** start of Supplied data **
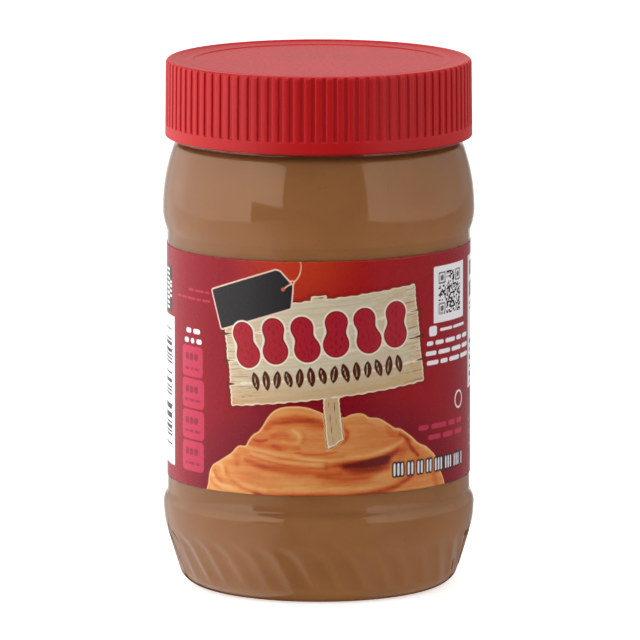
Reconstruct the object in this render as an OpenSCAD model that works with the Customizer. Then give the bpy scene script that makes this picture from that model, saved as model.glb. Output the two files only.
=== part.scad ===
// Wide-mouth peanut butter jar: clear moulded jar, ribbed screw cap, wrap label and contents.
// Millimetres, +Z up. The origin is the centre of the standing ring, on the surface it stands on.

/* [Jar body] */
// Diameter over the two bulges
body_d = 75; // [62.5:0.5:100]
// Thickness of the clear wall
wall = 0.9; // [0.6:0.05:1.2]
// Height of the lower bulge's widest line
lower_bulge_z = 19.8; // [16.5:0.1:30]
// Height of the upper bulge's widest line
upper_bulge_z = 91.2; // [60:0.1:140]
// How far the label panel lies inside the bulges
panel_depth = 1.08; // [0.6:0.02:2]
// Slope of the taper above the heel, from upright
taper = 17; // [12:0.5:22]
// Radius of the heel
heel_r = 5.7; // [4:0.1:7]
// Height of the dome under the base
push_up = 3.2; // [1.5:0.1:3.6]
// Height of the shoulder, from the upper bulge to where it turns in to the neck
shoulder_h = 15; // [10:0.5:20]

/* [Flutes] */
// Number of flutes round the taper
flute_count = 36; // [12:1:36]
// Width of a flute
flute_w = 5; // [3:0.1:5.2]
// Depth of a flute
flute_depth = 0.4; // [0.2:0.05:0.5]
// Lean of the flutes, from upright
flute_lean = 24; // [0:1:35]

/* [Neck and thread] */
// How far the neck lies inside the bulges
neck_inset = 3.8; // [3.2:0.1:4.8]
// Height of the neck, from the shoulder to the rim
neck_h = 17; // [14:0.5:24]
// Height of the thread's ridge over the neck
thread_h = 1; // [0.6:0.05:1.2]
// Rise of the thread in one turn
thread_pitch = 4.23; // [3.6:0.01:5.2]
// Turns of thread on the neck, and in the cap
thread_turns = 1.25; // [0.8:0.05:1.6]
// Gap between a thread's crest and the wall that it faces
thread_gap = 0.35; // [0.2:0.05:0.5]
// Gap between the flanks of the two threads with the cap on
flank_gap = 0.12; // [0.05:0.01:0.3]

/* [Cap] */
// Thickness of the cap's skirt at its foot
cap_wall = 1.85; // [1.5:0.05:2.6]
// Thickness of the cap's top
cap_plate = 1.3; // [0.8:0.05:2.2]
// How much narrower the cap is at its top than at its foot, on the radius
cap_draft = 0.2; // [0:0.05:0.5]
// Depth of the dished top below the rim
dish_depth = 0.85; // [0.4:0.05:1.5]
// Distance from the cap's side to the edge of the flat disc
disc_inset = 6.1; // [4:0.1:10]
// Number of ribs round the cap
rib_count = 88; // [40:1:96]
// Width of the groove between two ribs
groove_w = 1.25; // [0.8:0.05:1.5]
// Depth of the grooves
groove_depth = 0.35; // [0.2:0.05:0.5]
// How far the ribs stand back from the band over them
rib_inset = 0.05; // [0.02:0.01:0.15]
// Height of the plain band under the ribs
foot_band = 3; // [2:0.1:5]
// Height of the plain band over the ribs
top_band = 1.5; // [1.2:0.1:3]
// Gap between the shoulder and the cap's foot
skirt_gap = 0.6; // [0.3:0.1:2]
// Gap between the rim and the underside of the cap
seal_gap = 0.05; // [0.02:0.01:0.2]

/* [Label] */
// Thickness of the label
label_t = 0.12; // [0.08:0.01:0.2]
// Gap of glue between the label and the panel
glue_gap = 0.03; // [0.02:0.01:0.1]
// Plain panel left under the label
label_low_margin = 3.8; // [1:0.1:8]
// Plain panel left over the label
label_top_margin = 2.4; // [1:0.1:8]
// Width of the lap where the label's ends meet at the back
lap_w = 8; // [3:0.5:15]

/* [Contents] */
// Gap between the contents and the wall
fill_gap = 0.05; // [0.02:0.01:0.2]
// Free height between the contents and the rim
headspace = 3; // [1:0.5:3.5]

/* [Hidden] */
$fn = 96;

// Radii of the bends in the jar's outline
ring_r = 2;
ring_flat = 1.2;
taper_blend_r = 25;
low_step_r = 4.2;
top_step_r = 13;
panel_fillet_r = 1.5;
shoulder_r = 45;
neck_round_r = 1.8;
neck_fillet_r = 1.2;
rim_r = 0.3;

bulge_r = body_d / 2;
panel_r = bulge_r - panel_depth;
neck_r = bulge_r - neck_inset;

// The taper runs from the heel up to the blend of the lower bulge
taper_top = [bulge_r - taper_blend_r * (1 - cos(taper)), lower_bulge_z - taper_blend_r * sin(taper)];
heel_x = taper_top.x - (taper_top.y - heel_r * (1 - sin(taper))) * tan(taper) - heel_r * cos(taper);

// The dome meets the rounded inner edge of the standing ring without a corner
ring_x = heel_x - ring_flat;
dome_reach = (pow(ring_x, 2) + pow(push_up, 2)) / (2 * push_up);
dome_r = dome_reach - ring_r;
dome_a = atan(ring_x / (dome_reach - push_up));

// Each step into the panel is a round that meets a fillet without a corner
function step_rise(round_r, depth) =
    sqrt(pow(round_r + panel_fillet_r, 2) - pow(round_r + panel_fillet_r - depth, 2));
function step_angle(round_r, depth) = acos(1 - depth / (round_r + panel_fillet_r));
panel_low_z = lower_bulge_z + step_rise(low_step_r, panel_depth);
panel_top_z = upper_bulge_z - step_rise(top_step_r, panel_depth);

// The shoulder turns in to the neck through a round and a fillet
shoulder_a = asin(shoulder_h / shoulder_r);
neck_round_c = [bulge_r - shoulder_r, upper_bulge_z]
    + (shoulder_r - neck_round_r) * [cos(shoulder_a), sin(shoulder_a)];
neck_bend_a = acos((neck_r + neck_fillet_r - neck_round_c.x) / (neck_round_r + neck_fillet_r));
neck_low_z = neck_round_c.y + (neck_round_r + neck_fillet_r) * sin(neck_bend_a);
rim_z = neck_low_z + neck_h;

// The thread hangs from the top of the neck, and the cap's thread bears up against its underside
thread_foot = 2.3;
thread_crest = 1;
thread_sink = 0.3;
thread_top_drop = 3.6;
thread_low_z = rim_z - thread_top_drop - thread_turns * thread_pitch;
cap_thread_drop = thread_foot - (thread_foot - thread_crest) * (1 + thread_gap / thread_h) / 2 + flank_gap;

cap_in_r = neck_r + thread_h + thread_gap;
cap_foot_r = cap_in_r + cap_wall;
cap_top_r = cap_foot_r - cap_draft;
cap_low_z = neck_low_z + skirt_gap;
plate_low_z = rim_z + seal_gap;
cap_top_z = plate_low_z + cap_plate + dish_depth;
disc_r = cap_top_r - disc_inset;
rib_r = cap_top_r - rib_inset;
groove_r = rib_r - groove_depth;
waist_r = (groove_r + cap_in_r) / 2;
cap_edge_r = 1;
cap_lip_r = 0.5;
disc_step = 0.15;
inner_fillet = 0.6;

label_r = panel_r + glue_gap;
label_low_z = panel_low_z + label_low_margin;
label_h = panel_top_z - label_top_margin - label_low_z;

// Points of an arc, from one angle to another
function arc(centre, r, from, to, n) =
    [for (i = [0:n]) let (a = from + (to - from) * i / n) centre + r * [cos(a), sin(a)]];

function reversed(points) = [for (i = [len(points) - 1:-1:0]) points[i]];

// The same points, with each repeated one left out
function joined(points) =
    [for (i = [0:len(points) - 1]) if (i == 0 || norm(points[i] - points[i - 1]) > 0.001) points[i]];

// Outline of the jar at a distance inside its outer surface, from the axis under the base to the neck.
// Every bend keeps its centre, so that the outlines of the wall and the contents stay parallel.
function outline(inset) = joined(concat(
    arc([0, push_up - dome_r], dome_r + inset, 90, 90 - dome_a, 8),
    arc([ring_x, ring_r], ring_r - inset, -90 - dome_a, -90, 3),
    arc([heel_x, heel_r], heel_r - inset, -90, -taper, 10),
    arc([bulge_r - taper_blend_r, lower_bulge_z], taper_blend_r - inset, -taper, 0, 6),
    arc([bulge_r - low_step_r, lower_bulge_z], low_step_r - inset, 0, step_angle(low_step_r, panel_depth), 5),
    arc([panel_r + panel_fillet_r, panel_low_z], panel_fillet_r + inset,
        180 + step_angle(low_step_r, panel_depth), 180, 5),
    arc([panel_r + panel_fillet_r, panel_top_z], panel_fillet_r + inset,
        180, 180 - step_angle(top_step_r, panel_depth), 4),
    arc([bulge_r - top_step_r, upper_bulge_z], top_step_r - inset, -step_angle(top_step_r, panel_depth), 0, 6),
    arc([bulge_r - shoulder_r, upper_bulge_z], shoulder_r - inset, 0, shoulder_a, 8),
    arc(neck_round_c, neck_round_r - inset, shoulder_a, neck_bend_a, 4),
    arc([neck_r + neck_fillet_r, neck_low_z], neck_fillet_r + inset, 180 + neck_bend_a, 180, 5)
));

// Helical ridge from one radius to another, sunk a little into the wall that carries it
module thread(root, crest, low_z) {
    outward = sign(crest - root);
    steps = 60;
    run_out = 4;
    rings = round(thread_turns * steps);
    points = [
        for (i = [0:rings])
            let (
                a = 360 * i / steps,
                z = low_z + thread_pitch * i / steps,
                fade = max(0.1, min(1, i / run_out, (rings - i) / run_out)),
                foot_r = root - outward * thread_sink,
                crest_r = root + (crest - root) * fade
            )
            for (p = [
                [foot_r, -thread_foot / 2],
                [crest_r, -thread_crest / 2],
                [crest_r, thread_crest / 2],
                [foot_r, thread_foot / 2]
            ])
                [p.x * cos(a), p.x * sin(a), z + p.y]
    ];
    sides = [
        for (i = [0:rings - 1], k = [0:3])
            let (a = 4 * i, b = 4 * (i + 1), next = (k + 1) % 4)
            for (face = [[a + k, a + next, b + next], [a + k, b + next, b + k]])
                face
    ];
    last = 4 * rings;
    faces = concat([[3, 2, 1, 0]], sides, [[last, last + 1, last + 2, last + 3]]);
    polyhedron(points, outward > 0 ? faces : [for (f = faces) reversed(f)]);
}

module jar_shell() {
    neck_in_r = neck_r - wall;
    rim = concat(
        arc([neck_r - rim_r, rim_z - rim_r], rim_r, 0, 90, 3),
        arc([neck_in_r + rim_r, rim_z - rim_r], rim_r, 90, 180, 3)
    );
    rotate_extrude()
        polygon(joined(concat(outline(0), rim, reversed(outline(wall)))));
}

// Slanted flutes all round the taper. Each is cut by a round bar that lies along the taper, so that the
// cut fades out where the heel and the bulge curve away from it.
module flutes() {
    mid_z = (heel_r + taper_top.y) / 2;
    mid_r = taper_top.x - (taper_top.y - mid_z) * tan(taper);
    r = (flute_w * flute_w / 4 + flute_depth * flute_depth) / (2 * flute_depth);
    for (i = [0:flute_count - 1])
        rotate([0, 0, 360 * i / flute_count])
            translate([mid_r, 0, mid_z])
                rotate([0, taper, 0])
                    translate([r - flute_depth, 0, 0])
                        rotate([flute_lean, 0, 0])
                            cylinder(r = r, h = 2 * taper_top.y, center = true);
}

module jar() {
    color([0.85, 0.8, 0.74, 0.35]) {
        difference() {
            jar_shell();
            flutes();
        }
        thread(neck_r, neck_r + thread_h, thread_low_z);
    }
}

// Skirt, dished top and rounded edges of the cap, waisted in where the ring of ribs goes
module cap_body() {
    band_low_z = cap_low_z + foot_band;
    band_top_z = cap_top_z - top_band;
    outer = concat(
        arc([cap_foot_r - cap_lip_r, cap_low_z + cap_lip_r], cap_lip_r, -90, 0, 4),
        [[cap_foot_r, band_low_z], [waist_r, band_low_z], [waist_r, band_top_z], [cap_top_r, band_top_z]],
        arc([cap_top_r - cap_edge_r, cap_top_z - cap_edge_r], cap_edge_r, 0, 90, 5)
    );
    dish = [
        [disc_r + disc_step, cap_top_z - dish_depth + disc_step],
        [disc_r, cap_top_z - dish_depth],
        [0, cap_top_z - dish_depth]
    ];
    inner = concat(
        [[0, plate_low_z]],
        arc([cap_in_r - inner_fillet, plate_low_z - inner_fillet], inner_fillet, 90, 0, 4),
        arc([cap_in_r + cap_lip_r, cap_low_z + cap_lip_r], cap_lip_r, 180, 270, 4)
    );
    rotate_extrude()
        polygon(joined(concat(outer, dish, inner)));
}

// Ribs of the grip, as one ring that fills the waist of the cap
module ribs() {
    pitch = 360 / rib_count;
    groove_a = groove_w / rib_r * 180 / PI;
    side_a = groove_a / 4;
    outline = [
        for (i = [0:rib_count - 1])
            for (p = [
                [groove_a / 2, rib_r],
                [pitch - groove_a / 2, rib_r],
                [pitch - groove_a / 2 + side_a, groove_r],
                [pitch + groove_a / 2 - side_a, groove_r]
            ])
                p.y * [cos(pitch * i + p.x), sin(pitch * i + p.x)]
    ];
    translate([0, 0, cap_low_z + foot_band])
        linear_extrude(cap_top_z - top_band - cap_low_z - foot_band)
            difference() {
                polygon(outline);
                circle((waist_r + cap_in_r) / 2);
            }
}

module cap() {
    color([0.7, 0.09, 0.11]) {
        cap_body();
        ribs();
        thread(cap_in_r, cap_in_r - thread_h, thread_low_z - cap_thread_drop);
    }
}

// Sleeve of paper round the panel, with its ends lapped at the back
module label() {
    color([0.62, 0.1, 0.14]) {
        rotate_extrude()
            translate([label_r, label_low_z])
                square([label_t, label_h]);
        rotate([0, 0, 90])
            rotate_extrude(angle = lap_w / (label_r + label_t) * 180 / PI)
                translate([label_r, label_low_z])
                    square([2 * label_t, label_h]);
    }
}

// Contents up to just under the rim
module peanut_butter() {
    top_z = rim_z - headspace;
    inner = outline(wall + fill_gap);
    color([0.62, 0.42, 0.24])
        rotate_extrude()
            polygon(concat(inner, [[neck_r - wall - fill_gap, top_z], [0, top_z]]));
}

jar();
cap();
label();
peanut_butter();
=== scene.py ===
"""Looks of a peanut butter jar: clear wall, contents, ribbed screw cap and printed wrap label."""
import math

import bpy
import numpy as np
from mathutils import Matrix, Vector


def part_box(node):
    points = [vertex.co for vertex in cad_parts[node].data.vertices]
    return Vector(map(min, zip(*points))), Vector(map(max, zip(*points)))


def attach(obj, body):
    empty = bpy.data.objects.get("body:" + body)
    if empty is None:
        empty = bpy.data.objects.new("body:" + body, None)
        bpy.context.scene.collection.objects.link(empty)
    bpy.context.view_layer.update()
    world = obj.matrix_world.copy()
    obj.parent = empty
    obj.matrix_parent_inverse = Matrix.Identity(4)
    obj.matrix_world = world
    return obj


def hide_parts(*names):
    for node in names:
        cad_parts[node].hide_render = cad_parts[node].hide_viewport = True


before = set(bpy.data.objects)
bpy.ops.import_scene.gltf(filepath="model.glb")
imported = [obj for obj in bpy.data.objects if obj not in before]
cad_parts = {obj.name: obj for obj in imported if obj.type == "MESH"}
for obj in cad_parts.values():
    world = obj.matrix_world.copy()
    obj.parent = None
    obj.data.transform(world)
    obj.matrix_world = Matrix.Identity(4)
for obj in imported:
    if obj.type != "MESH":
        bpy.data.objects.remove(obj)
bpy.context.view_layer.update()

MM = 0.001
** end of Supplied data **
- **Exercise aim**:
Starting at the first line of the data above, please restate word for word every line up to and including the one that holds "it stands on.", and add nothing else.

- **Answer in full**:
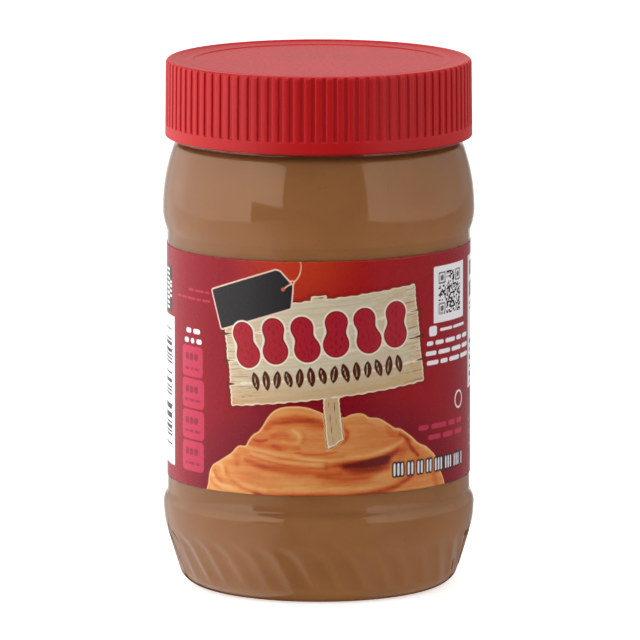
Reconstruct the object in this render as an OpenSCAD model that works with the Customizer. Then give the bpy scene script that makes this picture from that model, saved as model.glb. Output the two files only.
=== part.scad ===
// Wide-mouth peanut butter jar: clear moulded jar, ribbed screw cap, wrap label and contents.
// Millimetres, +Z up. The origin is the centre of the standing ring, on the surface it stands on.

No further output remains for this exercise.